Jericho's Echo

こんにちは。
最近色々なことをちょこちょこやっていて、書かずじまいになってしまっている。ふぇ。天気もようやく春らしくなったと思ったら昨日は雪が降り出すし、なかなかスカッと晴れないですね。最近のことをちょこっとちらっと書いてみましょう。

Jericho's Echo


http://www.jerichosecho.com/
月曜日、一晩限りでイスラエルのパンクシーンを扱ったドキュメンタリーが上映されたので行ってきた。これがかなり、面白かった。2年前に作られたこの映画は、アメリカ人女性の監督がイスラエル各地のバンドやパンク音楽のレーベル関係の人達にインタビューしながら進められる。インタビューの内容は、だいたい同じ内容の質問を各バンドにして、それぞれのバンドの考えを繋げて見て比べるような形式。質問内容は、ユダヤ人であること、パンクであるということ、兵役のこと、そしてパレスチナイスラエル−アラブ対立のこと、等。兵役前の若い子達でも、しっかりと意見を持っている人が結構いる、ということに少し驚いた(男子の兵役は、18歳から21歳までの3年間)。たった一握りの人達だけど、音楽を通して本当に何かを変えようとしている彼らの姿を見れてすごく嬉しかった。
バンドの多くのメンバーは兵役を終えたばかりか兵役前の「少年」という感じ男の子たちで、イスラエル訛りの英語で話す様子にとっても愛嬌がある。痛いな、と思ったのが、ほとんどの人達が、様々な問題について話しながらも、すごく明るくて楽しい。ゲラゲラ笑いながら、次の瞬間には気持ちが沈んでしまう、っていう場面が何度もあった。自爆テロで友達を失ったあるバンドのメンバーが“It's fucked up.”って笑顔で話しているところなんかを見ると、言葉が出ない。
彼らの中ではイスラエル政府の政策に反対している人がほとんどで、アラブとの対立について話すとき、「パレスチナでの占領」、と言う。中にはイスラエル国家主義ぽい人もいて、「自分たちにはイスラエルていう土地しか住む場所がない。アラブは他の国にいけるけど。」と言っていた。ここで、そんなお粗末な、と言ってしまっていいものかすごく考えたのだけど、まだわからない。きっと他の多くのイスラエル人が同じことを言うだろう。
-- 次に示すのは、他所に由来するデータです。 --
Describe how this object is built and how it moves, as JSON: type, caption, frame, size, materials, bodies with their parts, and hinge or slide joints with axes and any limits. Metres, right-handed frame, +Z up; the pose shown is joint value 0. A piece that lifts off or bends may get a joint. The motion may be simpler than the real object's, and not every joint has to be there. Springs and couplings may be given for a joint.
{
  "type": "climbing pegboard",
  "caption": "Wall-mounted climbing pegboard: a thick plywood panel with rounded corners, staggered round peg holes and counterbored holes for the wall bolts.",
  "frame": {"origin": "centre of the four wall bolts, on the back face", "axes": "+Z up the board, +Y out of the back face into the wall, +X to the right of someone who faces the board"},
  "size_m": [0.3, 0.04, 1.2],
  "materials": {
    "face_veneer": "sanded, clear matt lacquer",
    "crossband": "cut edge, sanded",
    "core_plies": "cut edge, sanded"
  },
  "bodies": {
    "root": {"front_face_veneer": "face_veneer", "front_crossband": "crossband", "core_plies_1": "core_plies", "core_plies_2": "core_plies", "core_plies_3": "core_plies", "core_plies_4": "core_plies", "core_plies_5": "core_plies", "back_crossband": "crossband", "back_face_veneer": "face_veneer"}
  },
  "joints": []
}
18歳以下の人達の多くは、兵役拒否をする予定らしい。で、軍隊に入りたくない、という人達は入隊前に全員がやる身体/精神検査のときに「精神異常」(=兵役が出来ない)と診断してもらう。精神異常という肩書きが自分の身分証明書に残る。将来仕事を探したいときに大きな支障になる。要は検査のときに意図的に精神異常という診断をしてもらうそうなんだけど、「軍隊に入りたくない、って思う時点でもう精神異常ってみなされちゃうからね。」って一人の男の子が言う。これはすごく、重いと思った。18歳になる以前にこういう選択をしなければいけない。でもほとんどの人は、選択というオプションさえ考えずに過ぎてしまうのかな、と思う。
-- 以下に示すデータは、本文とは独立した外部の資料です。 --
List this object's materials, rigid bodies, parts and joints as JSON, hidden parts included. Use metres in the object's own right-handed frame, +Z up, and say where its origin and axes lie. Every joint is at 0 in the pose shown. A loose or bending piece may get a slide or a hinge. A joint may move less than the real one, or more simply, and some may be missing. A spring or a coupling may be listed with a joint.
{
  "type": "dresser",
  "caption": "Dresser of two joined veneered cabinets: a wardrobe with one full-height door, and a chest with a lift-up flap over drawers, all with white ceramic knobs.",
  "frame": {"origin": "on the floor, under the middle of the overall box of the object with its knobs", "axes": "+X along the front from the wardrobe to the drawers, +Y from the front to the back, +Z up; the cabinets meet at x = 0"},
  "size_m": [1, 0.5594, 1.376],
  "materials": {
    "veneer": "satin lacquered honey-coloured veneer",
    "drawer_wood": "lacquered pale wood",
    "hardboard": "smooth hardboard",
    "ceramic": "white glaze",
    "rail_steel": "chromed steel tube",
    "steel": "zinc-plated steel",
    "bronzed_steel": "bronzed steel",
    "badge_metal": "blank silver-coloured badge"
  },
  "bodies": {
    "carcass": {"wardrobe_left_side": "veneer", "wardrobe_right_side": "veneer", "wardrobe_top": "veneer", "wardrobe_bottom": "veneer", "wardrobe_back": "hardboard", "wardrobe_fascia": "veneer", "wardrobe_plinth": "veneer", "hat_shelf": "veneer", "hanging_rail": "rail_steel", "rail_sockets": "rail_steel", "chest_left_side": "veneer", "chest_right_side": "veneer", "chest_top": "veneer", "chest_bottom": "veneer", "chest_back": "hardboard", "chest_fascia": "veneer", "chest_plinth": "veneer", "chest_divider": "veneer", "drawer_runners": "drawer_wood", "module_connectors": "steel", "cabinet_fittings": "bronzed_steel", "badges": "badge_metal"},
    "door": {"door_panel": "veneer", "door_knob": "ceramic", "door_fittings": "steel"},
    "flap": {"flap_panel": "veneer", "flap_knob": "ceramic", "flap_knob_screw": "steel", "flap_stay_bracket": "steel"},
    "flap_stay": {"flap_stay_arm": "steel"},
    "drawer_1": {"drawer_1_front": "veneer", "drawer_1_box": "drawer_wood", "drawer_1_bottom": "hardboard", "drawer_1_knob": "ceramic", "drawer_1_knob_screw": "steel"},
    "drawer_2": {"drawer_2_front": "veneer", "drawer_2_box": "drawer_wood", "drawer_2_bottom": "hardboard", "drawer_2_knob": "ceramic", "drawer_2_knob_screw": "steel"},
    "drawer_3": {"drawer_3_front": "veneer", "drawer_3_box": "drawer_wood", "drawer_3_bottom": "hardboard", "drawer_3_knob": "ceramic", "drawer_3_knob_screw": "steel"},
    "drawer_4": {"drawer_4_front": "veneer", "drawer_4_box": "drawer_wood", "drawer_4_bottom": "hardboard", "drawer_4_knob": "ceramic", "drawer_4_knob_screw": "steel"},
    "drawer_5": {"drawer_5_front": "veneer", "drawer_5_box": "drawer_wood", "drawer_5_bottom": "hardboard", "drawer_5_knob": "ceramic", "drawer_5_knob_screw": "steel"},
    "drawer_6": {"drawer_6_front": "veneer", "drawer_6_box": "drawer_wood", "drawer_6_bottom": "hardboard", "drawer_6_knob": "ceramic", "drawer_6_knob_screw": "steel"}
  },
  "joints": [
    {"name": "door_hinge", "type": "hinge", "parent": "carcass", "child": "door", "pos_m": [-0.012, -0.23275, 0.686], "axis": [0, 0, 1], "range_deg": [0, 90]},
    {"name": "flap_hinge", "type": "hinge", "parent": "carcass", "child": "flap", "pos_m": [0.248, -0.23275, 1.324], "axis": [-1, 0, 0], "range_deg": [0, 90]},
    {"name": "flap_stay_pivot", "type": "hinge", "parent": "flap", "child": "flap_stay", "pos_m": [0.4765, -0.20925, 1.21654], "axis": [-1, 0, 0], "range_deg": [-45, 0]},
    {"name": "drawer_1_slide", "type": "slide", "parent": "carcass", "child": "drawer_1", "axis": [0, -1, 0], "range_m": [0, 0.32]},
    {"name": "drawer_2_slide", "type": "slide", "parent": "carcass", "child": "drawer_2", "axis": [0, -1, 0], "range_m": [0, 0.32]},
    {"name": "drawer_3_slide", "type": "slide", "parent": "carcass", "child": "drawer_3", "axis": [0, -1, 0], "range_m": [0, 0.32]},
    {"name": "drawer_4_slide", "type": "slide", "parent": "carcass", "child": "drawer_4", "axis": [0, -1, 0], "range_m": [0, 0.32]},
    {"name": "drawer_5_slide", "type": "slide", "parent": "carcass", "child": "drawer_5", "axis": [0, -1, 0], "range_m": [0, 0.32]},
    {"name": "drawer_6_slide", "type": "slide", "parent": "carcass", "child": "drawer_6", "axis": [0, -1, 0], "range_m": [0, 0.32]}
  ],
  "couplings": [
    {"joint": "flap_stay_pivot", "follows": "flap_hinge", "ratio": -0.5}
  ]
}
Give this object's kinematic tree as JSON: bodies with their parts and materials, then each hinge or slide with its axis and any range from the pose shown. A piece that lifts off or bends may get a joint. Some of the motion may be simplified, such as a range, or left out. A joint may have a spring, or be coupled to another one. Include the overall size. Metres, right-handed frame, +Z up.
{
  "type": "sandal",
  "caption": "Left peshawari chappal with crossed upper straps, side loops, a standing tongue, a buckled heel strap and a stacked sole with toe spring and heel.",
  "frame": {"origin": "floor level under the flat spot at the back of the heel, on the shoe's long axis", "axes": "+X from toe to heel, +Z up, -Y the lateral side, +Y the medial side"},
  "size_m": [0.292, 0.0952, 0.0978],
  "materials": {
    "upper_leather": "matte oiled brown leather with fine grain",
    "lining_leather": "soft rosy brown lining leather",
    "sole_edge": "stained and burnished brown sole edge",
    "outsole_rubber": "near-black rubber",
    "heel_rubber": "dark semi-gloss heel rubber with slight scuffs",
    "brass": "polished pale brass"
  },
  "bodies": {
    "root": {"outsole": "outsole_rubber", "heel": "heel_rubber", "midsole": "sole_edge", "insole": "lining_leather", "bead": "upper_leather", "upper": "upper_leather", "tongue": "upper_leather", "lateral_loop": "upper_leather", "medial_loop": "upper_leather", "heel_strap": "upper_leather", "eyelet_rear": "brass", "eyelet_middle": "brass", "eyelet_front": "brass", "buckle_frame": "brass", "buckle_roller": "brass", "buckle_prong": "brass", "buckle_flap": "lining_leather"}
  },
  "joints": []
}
最後のほうで、ある一人が、「イスラエルはすごく小さい国だから、何か変えよう、と思って行動すると本当に何か変わるような気がする。そういうのが見えやすい。」みたいなことを言っていた。とってもとっても楽観的な笑顔だった。その顔がすごく印象的だった。
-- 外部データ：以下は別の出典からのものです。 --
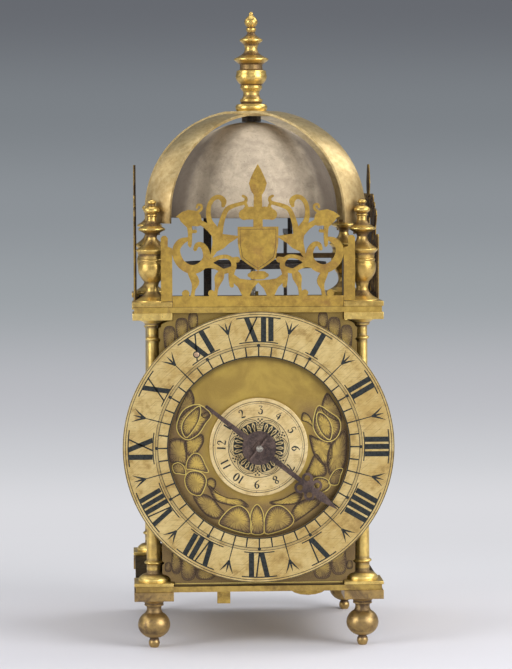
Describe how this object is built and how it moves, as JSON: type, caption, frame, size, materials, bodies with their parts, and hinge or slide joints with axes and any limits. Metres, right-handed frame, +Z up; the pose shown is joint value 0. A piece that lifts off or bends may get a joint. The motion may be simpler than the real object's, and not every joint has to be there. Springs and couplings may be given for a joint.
{
  "type": "lantern clock",
  "caption": "Brass lantern clock: square case on turned feet and pillars, round dial with one hand and alarm disc, pierced frets, bell under crossed straps, weight-driven movement.",
  "frame": {"origin": "on the floor under the middle of the clock", "axes": "+Z up, -Y out of the dial, +X to the right of someone who faces the dial"},
  "size_m": [0.165, 0.172, 0.391],
  "materials": {
    "brass": "old satin brass with a brown patina",
    "dull_brass": "dull tarnished brass",
    "pale_brass": "pale silvered brass, engraved",
    "bell_metal": "grey pitted bell metal",
    "iron": "dark brown wrought iron",
    "steel": "satin steel"
  },
  "bodies": {
    "frame": {"bottom_plate": "dull_brass", "top_plate": "brass", "front_left_pillar": "brass", "front_right_pillar": "brass", "rear_left_pillar": "brass", "rear_right_pillar": "brass", "front_left_foot": "dull_brass", "front_right_foot": "dull_brass", "rear_left_foot": "dull_brass", "rear_right_foot": "dull_brass", "front_left_finial": "brass", "front_right_finial": "brass", "rear_left_finial": "brass", "rear_right_finial": "brass", "front_fret": "brass", "left_fret": "brass", "right_fret": "brass", "fret_screws": "steel", "bell": "bell_metal", "lower_strap": "brass", "upper_strap": "brass", "top_finial": "brass", "bell_nut": "iron", "dial_plate": "dull_brass", "chapter_ring": "pale_brass", "ring_rivets": "steel", "back_plate": "dull_brass", "front_bar": "brass", "middle_bar": "brass", "back_bar": "brass", "bar_wedges": "iron", "potence": "brass", "balance_cock": "brass", "hand_collet": "steel", "hammer_spring": "steel", "alarm_cock": "brass"},
    "hour": {"hour_wheel": "brass", "hour_hand": "iron"},
    "alarm_dial": {"alarm_disc": "pale_brass", "alarm_cam": "steel"},
    "balance": {"balance_wheel": "iron", "verge": "steel"},
    "going_great": {"going_great_wheel": "brass"},
    "going_rope_wheel": {"going_pulley": "brass"},
    "second": {"second_wheel": "brass"},
    "crown": {"crown_wheel": "brass"},
    "strike_great": {"strike_great_wheel": "brass"},
    "strike_rope_wheel": {"strike_pulley": "brass"},
    "hoop": {"hoop_wheel": "brass"},
    "warning": {"warning_wheel": "brass"},
    "fly": {"fly": "brass"},
    "count": {"count_wheel": "brass"},
    "hammer": {"hammer": "iron"},
    "lifting": {"lifting_detent": "iron"},
    "locking": {"locking_detent": "iron"},
    "alarm_wheel": {"alarm_crown_wheel": "brass"},
    "alarm_hammer": {"alarm_verge": "iron"},
    "alarm_lever": {"alarm_lever": "iron"},
    "left_door": {"left_door": "dull_brass"},
    "right_door": {"right_door": "dull_brass"}
  },
  "joints": [
    {"name": "hour_turn", "type": "hinge", "parent": "frame", "child": "hour", "pos_m": [0, -0.062, 0.1236], "axis": [0, 1, 0], "continuous": true},
    {"name": "going_great_turn", "type": "hinge", "parent": "frame", "child": "going_great", "pos_m": [0, -0.049, 0.0885], "axis": [0, 1, 0], "continuous": true},
    {"name": "second_turn", "type": "hinge", "parent": "frame", "child": "second", "pos_m": [-0.014, -0.028, 0.12698], "axis": [0, 1, 0], "continuous": true},
    {"name": "crown_turn", "type": "hinge", "parent": "frame", "child": "crown", "pos_m": [0, -0.022, 0.15687], "axis": [0, 1, 0], "continuous": true},
    {"name": "alarm_set", "type": "hinge", "parent": "hour", "child": "alarm_dial", "pos_m": [0, -0.073, 0.1236], "axis": [0, 1, 0], "continuous": true},
    {"name": "balance_swing", "type": "hinge", "parent": "frame", "child": "balance", "pos_m": [0, -0.014, 0.231], "axis": [0, 0, 1], "range_deg": [-50, 50]},
    {"name": "going_wind", "type": "hinge", "parent": "going_great", "child": "going_rope_wheel", "pos_m": [0, -0.039, 0.0885], "axis": [0, 1, 0], "continuous": true},
    {"name": "strike_great_turn", "type": "hinge", "parent": "frame", "child": "strike_great", "pos_m": [0, 0.048, 0.0885], "axis": [0, 1, 0], "continuous": true},
    {"name": "hoop_turn", "type": "hinge", "parent": "frame", "child": "hoop", "pos_m": [0.014, 0.034, 0.12597], "axis": [0, 1, 0], "continuous": true},
    {"name": "warning_turn", "type": "hinge", "parent": "frame", "child": "warning", "pos_m": [0, 0.007, 0.15651], "axis": [0, 1, 0], "continuous": true},
    {"name": "fly_turn", "type": "hinge", "parent": "frame", "child": "fly", "pos_m": [0.01, 0.02, 0.17888], "axis": [0, 1, 0], "continuous": true},
    {"name": "count_turn", "type": "hinge", "parent": "frame", "child": "count", "pos_m": [0, 0.06, 0.1235], "axis": [0, 1, 0], "continuous": true},
    {"name": "strike_wind", "type": "hinge", "parent": "strike_great", "child": "strike_rope_wheel", "pos_m": [0, 0.021, 0.0885], "axis": [0, 1, 0], "continuous": true},
    {"name": "hammer_lift", "type": "hinge", "parent": "frame", "child": "hammer", "pos_m": [-0.027, 0.028, 0.122], "axis": [0, 1, 0], "range_deg": [0, 8]},
    {"name": "lifting_lift", "type": "hinge", "parent": "frame", "child": "lifting", "pos_m": [0.046, 0, 0.105], "axis": [0, 1, 0], "range_deg": [0, 8]},
    {"name": "locking_lift", "type": "hinge", "parent": "frame", "child": "locking", "pos_m": [0.046, 0.03, 0.13497], "axis": [0, 1, 0], "range_deg": [0, 8]},
    {"name": "alarm_lever_lift", "type": "hinge", "parent": "frame", "child": "alarm_lever", "pos_m": [0.042, 0, 0.16497], "axis": [0, 1, 0], "range_deg": [0, 6]},
    {"name": "alarm_wheel_turn", "type": "hinge", "parent": "frame", "child": "alarm_wheel", "pos_m": [0.026, 0.082, 0.14997], "axis": [0, 1, 0], "continuous": true},
    {"name": "alarm_hammer_swing", "type": "hinge", "parent": "frame", "child": "alarm_hammer", "pos_m": [0.026, 0.0754, 0.14997], "axis": [0, 0, 1], "range_deg": [-20, 3]},
    {"name": "left_door_open", "type": "hinge", "parent": "frame", "child": "left_door", "pos_m": [-0.0662, 0.049, 0.1222], "axis": [0, 0, -1], "range_deg": [0, 95]},
    {"name": "right_door_open", "type": "hinge", "parent": "frame", "child": "right_door", "pos_m": [0.0662, 0.049, 0.1222], "axis": [0, 0, 1], "range_deg": [0, 95]}
  ],
  "couplings": [
    {"joint": "going_great_turn", "follows": "hour_turn", "ratio": -12},
    {"joint": "second_turn", "follows": "hour_turn", "ratio": 96},
    {"joint": "crown_turn", "follows": "hour_turn", "ratio": -864},
    {"joint": "hoop_turn", "follows": "strike_great_turn", "ratio": -7},
    {"joint": "warning_turn", "follows": "strike_great_turn", "ratio": 42},
    {"joint": "fly_turn", "follows": "strike_great_turn", "ratio": -252},
    {"joint": "count_turn", "follows": "strike_great_turn", "ratio": -0.16667}
  ]
}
小さい国と言いますが本当に小さく、パンクシーンにいる人達も、皆知り合いばかりみたいです。旦那やロニットちゃんの昔の友達や知り合いが沢山出ていて面白かった。テルアビブ、エルサレム、ハイファ、とベルシェヴァという街でそれぞれのシーンが盛んなようです。ライブ映像も沢山出ていたけど、格好良いバンドが沢山。いいドキュメンタリーだったな。